Maka, keluarga-keluarga muslim yang mengalami masalah ini gampang sekali untuk dirayu oleh kelompok-kelompok Islam politik atau Islam radikal. Sehingga, isu radikalisme dalam 20 tahun terakhir menjadi makanan empuk bagi kelompok ultra-nasionalis Prancis.
Kandidat PhD pada Ecole Normale Superieure Lyon ini melihat bahwa fenomena ekstrimisme keagamaan tidak hanya terjadi di Prancis. Fenomena ini juga terjadi di Belgia, Inggris, dan Jerman yang juga memunculkan debat di ruang publik Eropa. Sehingga ada upaya dari pemerintah untuk memunculkan Islam yang kompatibel dengan nilai-nilai Prancis tanpa menjunjung semangat kekerasan.
“Naiknya radikalisme justru menguntungkan kelompok esktrem kanan atau ultra-nasionalis Prancis. Kelompok ultra-nasionalis atas nama sekularisme menyuarakan bahwa Prancis tidak boleh memberikan tempat untuk orang Islam. Mereka mengkampanyekan bahwa Islam tidak sesuai dengan budaya Prancis,” imbuhnya.

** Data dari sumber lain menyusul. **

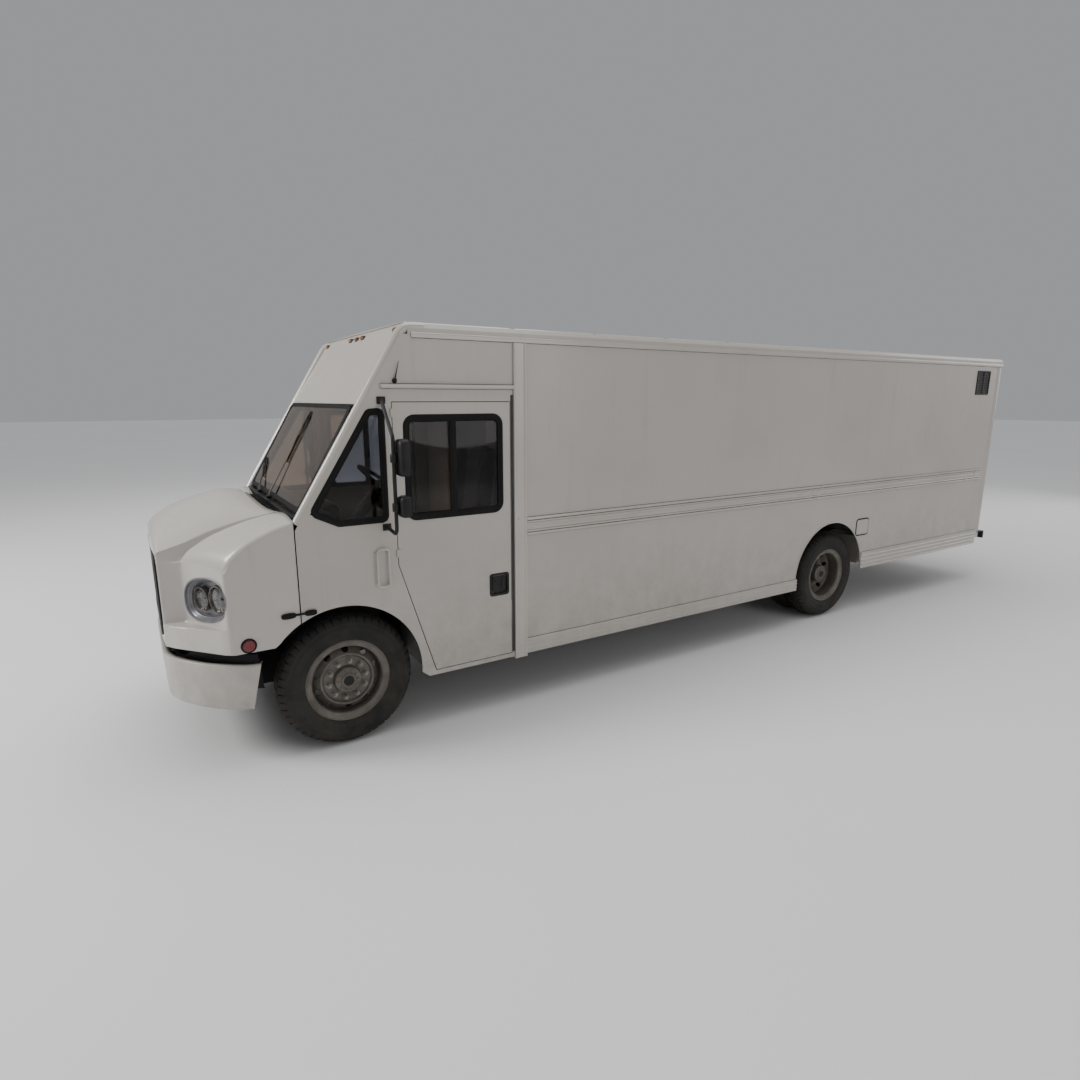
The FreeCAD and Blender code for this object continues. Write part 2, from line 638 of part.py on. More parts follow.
def make_posts():
    pillar = strut("a_pillar", *PILLAR, 36)
    b_post = box("b_post", ("half_width - 40", "post_front", 413),
                 ("half_width + 18", "post_rear", 3038))
    inside = box("b_post_inside", ("half_width - 36", "post_front + 4", 400),
                 ("half_width + 14", "post_rear - 4", 3034))
    hollow_post = cut("b_post_shell", b_post, inside)
    corner = box("corner_post", ("half_width - 100", "rear_post", 620),
                 ("half_width", "body_rear", "roof_edge"))
    corner_inside = box("corner_inside", ("half_width - 96", "rear_post + 4", 610),
                        ("half_width - 4", "body_rear - 4", "roof_edge - 4"))
    corner_shell = cut("corner_shell", corner, corner_inside)
    header = box("rear_header", ("100 - half_width", "rear_post", 2905),
                 ("half_width - 100", "body_rear", "roof_edge"))
    header_inside = box("header_inside", ("90 - half_width", "rear_post + 4", 2909),
                        ("half_width - 90", "body_rear - 4", "roof_edge - 4"))
    sill = box("rear_sill", ("100 - half_width", "rear_post", 934),
               ("half_width - 100", "body_rear", "floor_top"))
    apron = box("rear_apron", ("100 - half_width", "body_rear - 4", 722),
                ("half_width - 100", "body_rear", 934))
    portal = join("rear_portal", apron, corner_shell, mirrored("corner_other", corner_shell),
                  cut("header_shell", header, header_inside), sill)
    node(group("body_posts", pillar, mirrored("a_pillar_other", pillar), hollow_post,
               mirrored("b_post_other", hollow_post), portal), "body_posts")


def tilted(name, low_edge, high_edge, half, thick, out):
    """A plate in the windshield's plane, between two distances up its slope."""
    thing = doc.addObject("Part::Box", name)
    bind(thing, "Length", "2 * (%s)" % half)
    bind(thing, "Width", thick)
    bind(thing, "Height", "(%s) - (%s)" % (high_edge, low_edge))
    turn = FreeCAD.Rotation(V(1, 0, 0), -DIMENSIONS["glass_tilt"])
    thing.Placement = FreeCAD.Placement(V(), turn)
    bind(thing, "Placement.Base.x", "-(%s)" % half)
    lean = "sin(glass_tilt * 1 deg)"
    rise = "cos(glass_tilt * 1 deg)"
    bind(thing, "Placement.Base.y", "glass_low_y + (%s) * %s + (%s) * %s" % (low_edge, lean, out, rise))
    bind(thing, "Placement.Base.z", "glass_low_z + (%s) * %s - (%s) * %s" % (low_edge, rise, out, lean))
    return thing


def make_glass():
    shield = tilted("windshield", 26, "glass_slope - 26", "glass_half - 34", 6, 4)
    inner = [(-4307, 1829), (-4122, 1744), (-3788, 1744), (-3788, 2520), (-3878, 2513)]
    quarter = panel("quarter_glass", "YZ", inner, 5, "half_width - 4")
    node(group("fixed_glass", shield, quarter, mirrored("quarter_other", quarter)), "fixed_glass")
    frame = cut("shield_frame", tilted("frame_outer", 0, "glass_slope", "glass_half - 42", 14, 0),
                tilted("frame_inner", 26.5, "glass_slope - 26.5", "glass_half - 68", 60, -20))
    groove = tilted("frame_groove", 25.5, "glass_slope - 25.5", "glass_half - 33.5", 7, 3.5)
    seal = cut("quarter_seal", panel("seal_outer", "YZ", QUARTER_WINDOW, 9, "half_width - 4"),
               panel("seal_inner", "YZ", inner, 40, "half_width - 20"))
    node(group("window_gaskets", cut("shield_seal", frame, groove), seal,
               mirrored("quarter_seal_other", seal)), "window_gaskets")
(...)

Ekstrem kanan ini secara politik maupun sosial memiliki pengaruh yang kecil. Pada tahun 2017, Macron memenangkan pemilihan presiden melawan kelompok ultra-nasionalis. Maka, gagasan anti Islam yang dibawa oleh ekstrem kanan ditolak.
Justru, pembela utama kelompok Islam di Prancis adalah kelompok sosialis dan komunis. Pada tahun 2008, ada partai komunis yang salah satu anggota calon legislatifnya bernama Ilham Musawi yang beragama Islam. Macron secara politik awalnya bergabung dengan partai sosialis.
“Macron sebenarnya ingin mencari solusi dari problem radikalisme yang masih diyakini oleh sebagian umat Islam di Prancis. Erdogan, Mahatir, dan lain-lain mendapatkan informasi yang kurang tepat, dikaitkan dengan karikatur Nabi Muhammad, menjadikan munculnya ekspresi yang lahir dari emosi dan cenderung kurang baik. Prancis ingin menjaga nilai laicite yang berbeda dengan sekularisme negara lain,” tutupnya.